If you don’t have content you can’t keep people long enough for them to pull friends in and grow it or sustain it, it does not reach critical mass. So you need think about those problems and how to solve them. Networking isn’t your main problem.
How many people here successfully made a game with the same number of quests and activities as elwynn forest? There are around 35 quests there. Each quest has npc behaviours, dialogue trees, item management, and so on. There’s so much to it. It doesn’t even factor in the nearby stormwind or the auction house, shops, and stories. Even doing those 35 quests would be a nightmare to achieve within a year for any 2 man team.
And that’s just quests. It’s not art, sound, design, bugs, or any other development issues.
You would start cutting corners, and once you start cutting corners, you start having a lower quality product than WoW and why would anyone downgrade? So MMOs can exist, but they must be dramatically different from what WoW’s template provides.
So when I see a tiny studio attempt an MMO, I have to say it, because I don’t want to see people jump into flames pointlessly. If they still will not heed the advice to rethink then I wish them the best (and don’t forget your fire res).
@hippocoder - I 2nd that! Well said. … I’m skeptical. And, at the same time, I like @khanstruct_1 . I wish their team amazing success along their journey. In other words, I hope Hippo and I are both wrong.
Gigi
I think you may be underestimating what’s possible with a skilled team. I think this amount of content can be produced in a quarter of the time you’re suggesting. This is of course assuming you really know what you’re doing, and you cut the right corners.
I’m definitely not for encouraging newbies to take on huge projects, but I think that in 2015 a truly experienced, skilled team can put out some incredible results.
I couldn’t do it at my current skill level, but I also realize that I’m still very green.
Well, I factored in the developers having maximum experience. It’s just this content takes time to author due to physics. Artists can’t go faster. Dialogue cannot be written quicker. Design can’t go faster. People need to eat and sleep.
It’s not even a technical problem, it just really takes an explosive amount of time. How experienced the developers are doesn’t shorten authoring content for MMOs. You could make a pile of gibberish and filler that everyone hates, but I’m assuming WoW-level quality or better.
The solution for a tiny team is to go balls out procedural.
The problem is if you want to use WoW as a baseline, they did cut the right corners and do know what they’re doing. Cutting any more than that gives you an inferior product.

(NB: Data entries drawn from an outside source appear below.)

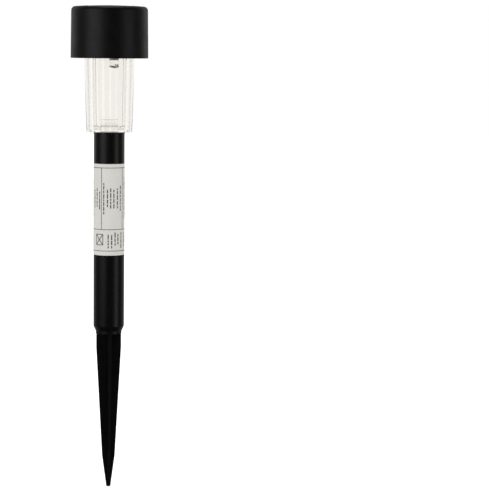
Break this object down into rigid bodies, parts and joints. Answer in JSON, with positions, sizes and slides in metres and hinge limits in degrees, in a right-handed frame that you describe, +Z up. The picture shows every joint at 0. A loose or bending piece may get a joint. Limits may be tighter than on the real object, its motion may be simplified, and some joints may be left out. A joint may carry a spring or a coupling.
{
  "type": "solar garden light",
  "caption": "Stake-type solar garden light: black round cap with solar panel, clear fluted lens, slim labelled pole and finned ground spike.",
  "frame": {"origin": "on the pole's axis at the ground line, where the pole's lower end meets the spike's collar", "axes": "+Z up along the pole, -Y is the front, where a valley of the lens faces, +X to the right"},
  "size_m": [0.058, 0.058, 0.3646],
  "materials": {
    "black_plastic": "satin black moulded polypropylene",
    "clear_plastic": "clear moulded polystyrene",
    "clear_resin": "clear cast epoxy",
    "label_paper": "coated label paper, printed grey",
    "seal_rubber": "translucent silicone",
    "foam": "closed-cell foam tape",
    "board_green": "solder-masked glass-epoxy board",
    "silicon": "dark blue silicon cells",
    "screw_steel": "zinc-plated steel",
    "cell_steel": "nickel-plated steel can",
    "sleeve_green": "printed shrink film",
    "contact_metal": "tinned spring steel and copper",
    "chip_black": "moulded epoxy",
    "inductor_green": "dipped lacquer",
    "phosphor": "yellow phosphor drop",
    "wire_red": "soft vinyl insulation",
    "wire_black": "soft vinyl insulation"
  },
  "bodies": {
    "spike": {"ground_spike": "black_plastic"},
    "pole": {"pole_tube": "black_plastic", "pole_label": "label_paper"},
    "lens": {"lens": "clear_plastic"},
    "seal": {"sealing_ring": "seal_rubber"},
    "head": {"cap_shell": "black_plastic", "panel_foam_pad": "foam", "panel_board": "board_green", "solar_cells": "silicon", "panel_window": "clear_resin", "base_plate": "black_plastic", "base_screws": "screw_steel", "battery_cell": "cell_steel", "battery_sleeve": "sleeve_green", "positive_contact": "contact_metal", "negative_contact": "contact_metal", "negative_spring": "contact_metal", "circuit_board": "board_green", "driver_chip": "chip_black", "inductor": "inductor_green", "inductor_leads": "contact_metal", "led_lens": "clear_resin", "led_leadframe": "contact_metal", "led_chip": "phosphor", "switch_case": "screw_steel", "switch_terminals": "contact_metal", "panel_wire_red": "wire_red", "panel_wire_black": "wire_black", "battery_wire_red": "wire_red", "battery_wire_black": "wire_black", "switch_wire": "wire_red"},
    "switch": {"switch_knob": "black_plastic"}
  },
  "joints": [
    {"name": "pole_pull", "type": "slide", "parent": "spike", "child": "pole", "axis": [0, 0, 1], "range_m": [0, 0.022]},
    {"name": "lens_pull", "type": "slide", "parent": "pole", "child": "lens", "axis": [0, 0, 1], "range_m": [0, 0.016]},
    {"name": "head_twist", "type": "hinge", "parent": "lens", "child": "seal", "pos_m": [0, 0, 0.2123], "axis": [0, 0, 1], "range_deg": [0, 20]},
    {"name": "head_lift", "type": "slide", "parent": "seal", "child": "head", "axis": [0, 0, 1], "range_m": [0, 0.02]},
    {"name": "switch_slide", "type": "slide", "parent": "head", "child": "switch", "axis": [0, 1, 0], "range_m": [0, 0.002]}
  ]
}
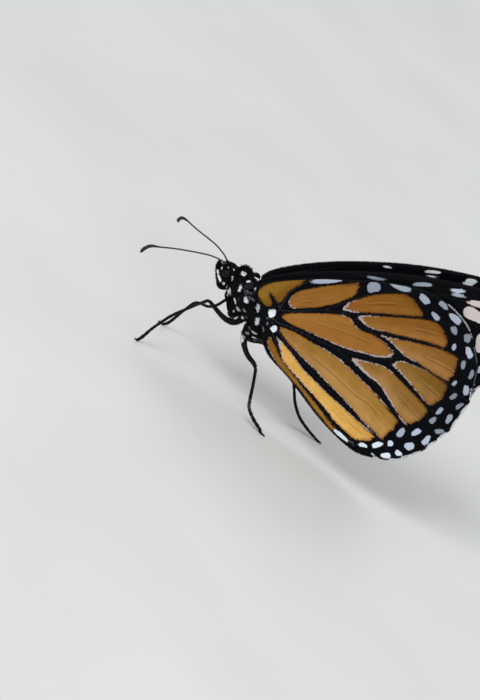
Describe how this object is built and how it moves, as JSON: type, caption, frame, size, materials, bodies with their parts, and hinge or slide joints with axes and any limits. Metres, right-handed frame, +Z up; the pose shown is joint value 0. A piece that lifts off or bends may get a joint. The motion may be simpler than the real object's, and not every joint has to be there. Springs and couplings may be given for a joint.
{
  "type": "monarch butterfly model",
  "caption": "Life-size monarch butterfly standing with its wings closed over its back, orange wings with black veins and a white-spotted black body and wing margin.",
  "frame": {"origin": "bottom centre of the whole insect, on the floor that its feet stand on", "axes": "+Z up, the head looks along -X, the left side faces -Y"},
  "size_m": [0.0652, 0.0226, 0.0483],
  "materials": {
    "body_fur": "short black fur and scales with white scale spots",
    "eye": "glossy dark compound eye",
    "antenna": "dull brown-black shaft with a black club",
    "leg": "satin black scaled cuticle",
    "sclerite": "satin blue-grey wing-base plate",
    "wing": "scaled orange cells, black veins and margins, white spots"
  },
  "bodies": {
    "root": {"head": "body_fur", "thorax": "body_fur", "abdomen": "body_fur", "palp_left": "body_fur", "palp_right": "body_fur", "eye_left": "eye", "eye_right": "eye", "antenna_left": "antenna", "antenna_right": "antenna", "proboscis": "leg", "tegula_left": "sclerite", "tegula_right": "sclerite", "forewing_left": "wing", "forewing_right": "wing", "hindwing_left": "wing", "hindwing_right": "wing", "foreleg_left": "leg", "foreleg_right": "leg", "midleg_left": "leg", "midleg_right": "leg", "hindleg_left": "leg", "hindleg_right": "leg"}
  },
  "joints": []
}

And of course, the Elwynn forest area isn’t anywhere near enough content for a full game, it’s just an example of really looking at the work involved in content generation of a good quality.
Side note:
One of my main skills is milking the maximum bang for buck or cutting corners as you put it. We already cut the biggest corners using Unity itself. Next up, you dump premature optimisation and you forget fancy bespoke shaders and so on, just sticking with the baseline Unity and asset store, an experienced team would struggle to fit the pieces together in a cohesive whole. Once this is done you’re onto raw content generation, and this isn’t something that’s easily accelerated with consistent quality (apart from procedural content).
@hippocoder At a previous job, I wrote and scripted quests and I could easily complete 35 quests in a month, not a year. Of course this is writing, scripting, testing, and supporting art (icons) only. But to say 35 quests, content and scripting only, takes a year is ridiculous. I agree with you that one of the huge bottlenecks is content, but it is art and environment content, not quest content.
Did you test it? Did you run it by focus groups? Beta testers? Did you have to iterate the quest at all?
Doing something the right way makes it take longer…usually. However, you might have gotten lucky, and found a great workflow. What game did you work on? I’d like to see some of the quests your team created, and compare and contrast.